DEPRECATED IMAGE - TODO REPLACE WITH MOE ACCURATE DEPTICTION
Here’s how passive checks work in more detail...
- An external application checks the status of a host or service.
- The external application writes the results of the check to the external command named pipe (a named pipe is a “memory pipe”, so there is no disk IO involved).
- Shinken reads the external command file and places the results of all passive checks into a queue for processing by the appropriate process in the Shinken cloud.
- Shinken will execute a check result reaper event each second and scan the check result queue. Each service check result that is found in the queue is processed in the same manner - regardless of whether the check was active or passive. Shinken may send out notifications, log alerts, etc. depending on the check result information.
The processing of active and passive check results is essentially identical. This allows for seamless integration of status information from external applications with Shinken.
In order to enable passive checks in Shinken, you’ll need to do the following:
- Set “accept_passive_service_checks” directive is set to 1 (in nagios.cfg).
- Set the “passive_checks_enabled” directive in your host and service definitions is set to 1.
If you want to disable processing of passive checks on a global basis, set the “accept_passive_service_checks” directive to 0.
If you would like to disable passive checks for just a few hosts or services, use the “passive_checks_enabled” directive in the host and/or service definitions to do so.
External applications can submit passive service check results to Shinken by writing a PROCESS_SERVICE_CHECK_RESULT external command to the external command pipe, which is essentially a file handle that you write to as you would a file.
The format of the command is as follows: “[<timestamp>] PROCESS_SERVICE_CHECK_RESULT;<configobjects/host_name>;<svc_description>;<return_code>;<plugin_output>” where...
- timestamp is the time in time_t format (seconds since the UNIX epoch) that the service check was perfomed (or submitted). Please note the single space after the right bracket.
- host_name is the short name of the host associated with the service in the service definition
- svc_description is the description of the service as specified in the service definition
- return_code is the return code of the check (0=OK, 1=WARNING, 2=CRITICAL, 3=UNKNOWN)
- plugin_output is the text output of the service check (i.e. the plugin output)
A service must be defined in Shinken before Shinken will accept passive check results for it! Shinken will ignore all check results for services that have not been configured before it was last (re)started.
An example shell script of how to submit passive service check results to Shinken can be found in the documentation on volatile services.
External applications can submit passive host check results to Shinken by writing a PROCESS_HOST_CHECK_RESULT external command to the external command file.
The format of the command is as follows: “[<timestamp>]PROCESS_HOST_CHECK_RESULT;<configobjects/host_name>;<configobjects/host_status>;<plugin_output>” where...
- timestamp is the time in time_t format (seconds since the UNIX epoch) that the host check was perfomed (or submitted).
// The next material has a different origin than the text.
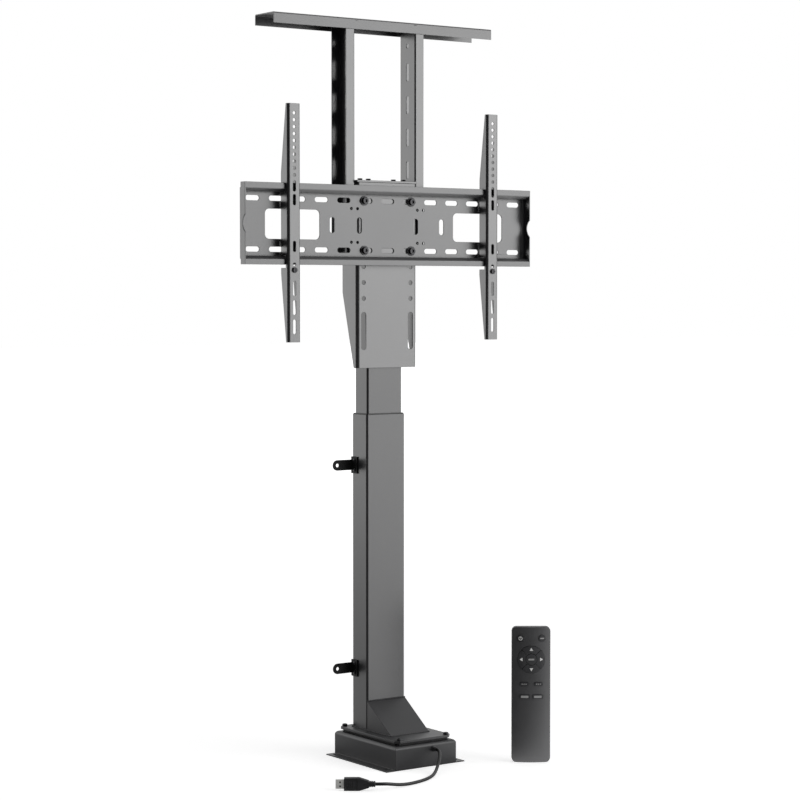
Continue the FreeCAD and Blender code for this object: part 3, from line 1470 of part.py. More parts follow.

Please note the single space after the right bracket.
- host_name is the short name of the host (as defined in the host definition)
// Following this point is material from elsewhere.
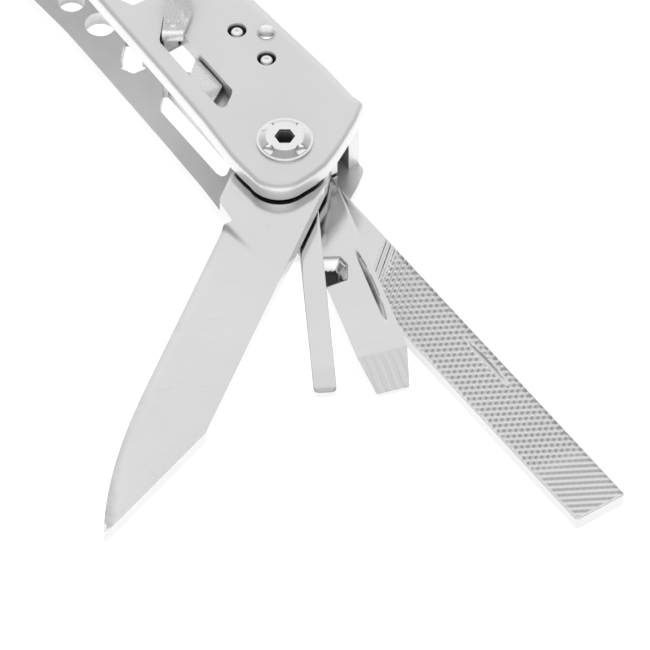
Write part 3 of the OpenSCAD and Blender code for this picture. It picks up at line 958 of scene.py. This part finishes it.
def make_saw():
    outline = arc((0, 0), TANG_R, 88, 272, 24) + [(3.8, -5.7), (10.8, -5.7), (11.5, -5.3), (14.7, -2.4)]
    for i in range(22):
        outline += [(18 + i * TOOTH, -3.7), (18 + (i + 0.95) * TOOTH, -2.0)]
    outline += [(71.5, -1.7), (BLADE_LEN - 0.6, 0.2), (BLADE_LEN, 0.9), (66.4, 6.9)]
    outline += [(65.6, 7.2), (3.4, 7.2), (2.6, 6.7)]
    top = lambda p, y: saw_loss(p, y) + nick(p, y, 30, 5.6, 12, 1.1, 0.5)
    make_tool("saw", outline, top, saw_under, 0.7, ((16.5, -3.6), (71.0, -1.4), 0.3), 0.08)


CAN_TIP = 39.0


def can_loss(p, y):
    """A sharpened claw round the hollow, and a ground driver end."""
    claw = 0.75 * (1 - smooth(0.0, 1.5, math.hypot(p - 19, y + 0.6) - 3.6)) * smooth(15, 17, p)
    return claw + 0.12 * max(0.0, p - 33.5)


def make_can_opener():
    outline = arc((0, 0), TANG_R, 90, 270, 24) + [(3.2, -5.5), (8.5, -0.4), (15.2, -0.4)]
    outline += arc((19, -0.6), 3.6, 175, 10, 14)
    outline += [(26, -1.6), (30, -0.4), (33, 1.8), (CAN_TIP, 2.2), (CAN_TIP, 5.2), (34, 6.9), (3.4, 6.9)]
    top = lambda p, y: can_loss(p, y) + nick(p, y, 21, 5.6, 12, 1.1, 0.5)
    under = lambda p, y: 0.1 * max(0.0, p - 33.5)
    make_tool("can_opener", outline, top, under, 0.5, ((14, -1.5), (CAN_TIP - 0.1, 6.8), 0.25))


SCALLOP = 4.0


def serrated_edge(p):
    """Depth of the scallops along the edge."""
    if not 15 < p < 63:
        return 0.0
    share = (p - 15) / SCALLOP % 1 - 0.5
    return 1.05 * math.sqrt(max(0.0, 1 - (2 * share) ** 2))


def serrated_loss(p, y):
    above = y + 1.6 - serrated_edge(p)
    start = smooth(12.5, 14.5, p)
    return start * (0.85 * max(0.0, 1 - above / 1.6) + 0.3 * (1 - smooth(1.0, 6.5, above)))


def serrated_under(p, y):
    return 0.3 * smooth(12.5, 14.5, p) * (1 - smooth(0.5, 5.5, y + 1.6))


def make_serrated_blade():
    outline = arc((0, 0), TANG_R, 85, 240, 20) + [(3.2, -5.5), (6.5, -1.6)]
    outline += [(15 + 0.4 * i, -1.6 + serrated_edge(15 + 0.4 * i)) for i in range(121)]
    outline += [(64.5, -1.6), (70.9, 1.5), (FILE_LEN, 2.2), (FILE_LEN, 3.8), (66.2, 7.2)]
    outline += [(65.6, 7.3), (3.2, 7.3)]
    top = lambda p, y: serrated_loss(p, y) + nick(p, y, 34, 5.8, 11, 1.1, 0.5)
    make_tool("serrated_blade", outline, top, serrated_under, 0.6, ((12, -1.5), (66, 1.8), 0.3), 0.08)


# ---- everything ----

make_camera()
make_world()
make_floor()
bpy.context.scene.view_settings.view_transform = "Standard"


def direction(matrix):
    along = matrix.to_3x3() @ Vector((1, 0, 0))
    return math.atan2(along.y, along.x)


handle_steel = {
    side: steel(
        "handle_steel_" + side, 0.86, 0.34, metallic=0.5, angle=direction(PLACE[side]), stretch=2,
        streak=0.03, painted_gap_shade=(0.15, 0.25),
    )
    for side in "ab"
}
tool_steel = {
    tool: steel(
        "tool_steel_" + tool, 0.73, 0.14, angle=direction(tool_place(tool)) + math.pi / 2,
        stretch=25, bump=0.08,
    )
    for tool in SIDE
}
bright_steel = steel("bright_steel", 0.85, 0.14, stretch=2, bump=0.06)
spring_steel = steel("spring_steel", 0.74, 0.25, stretch=8)
lock_steel = steel("lock_steel", 0.92, 0.28, metallic=0.4, stretch=3, bump=0.02, streak=0.02)
jaw_steel = steel("jaw_steel", 0.72, 0.33, stretch=2)
# Painted shade: a near-black finish put where hollows lie in shadow, in the pins' recesses and on the bottle
# opener's notch floor
hollow_shade_fill = steel("painted_hollow_shade", 0.06, 0.45, metallic=0.6, stretch=2, streak=0.02)
# Painted shade: dark grey inside the key sockets, for the shade down a deep socket
painted_socket_shade = steel("painted_socket_shade", 0.3, 0.5, metallic=0.5, stretch=2, streak=0.04, painted_gap_shade=(0.4, 0.3))

for side in "ab":
    make_handle(side)
    make_lock(side)
    make_small_parts(side)
    for name in ("tool_bolt_", "tool_nut_", "head_bolt_", "head_nut_"):
        dress(name + side, bright_steel, 0.1, 30)
    for name in ("tool_washers_", "head_spacers_"):
        dress(name + side, bright_steel, 0.12, 40)
    dress("back_spring_" + side, spring_steel, 0.15, 40)
dress("phillips_driver", tool_steel["phillips_driver"], 0.14, 25)
for name in ("jaw_a", "jaw_b"):
    dress(name, jaw_steel, 0.35, 30, 3)
dress("jaw_rivet", bright_steel, 0.2, 40)

make_knife()
make_small_driver()
make_bottle_opener()
make_file()
make_saw()
make_can_opener()
make_serrated_blade()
- host_status is the status of the host (0=UP, 1=DOWN, 2=UNREACHABLE)
- plugin_output is the text output of the host check
A host must be defined in Shinken before you can submit passive check results for it! Shinken will ignore all check results for hosts that had not been configured before it was last (re)started.
Once data has been received by the Arbiter process, either directly or through a Receiver daemon, it will forward the check results to the appropriate Scheduler to apply check logic.
Unlike with active host checks, Shinken does not (by default) attempt to determine whether or host is DOWN or UNREACHABLE with passive checks. Rather, Shinken takes the passive check result to be the actual state the host is in and doesn’t try to determine the hosts’ actual state using the reachability logic. This can cause problems if you are submitting passive checks from a remote host or you have a distributed monitoring setup where the parent/child host relationships are different.
You can tell Shinken to translate DOWN/UNREACHABLE passive check result states to their “proper” state by using the “translate_passive_host_checks” variable. More information on how this works can be found here.
DEPRECATED IMAGE - TODO REPLACE WITH MORE ACCURATE DEPICTION
If an application that resides on the same host as Shinken is sending passive host or service check results, it can simply write the results directly to the external command named pipe file as outlined above. However, applications on remote hosts can’t do this so easily.
In order to allow remote hosts to send passive check results to the monitoring host, there a multiple modules to that can send and accept passive check results. NSCA, TSCA, Shinken WebService and more.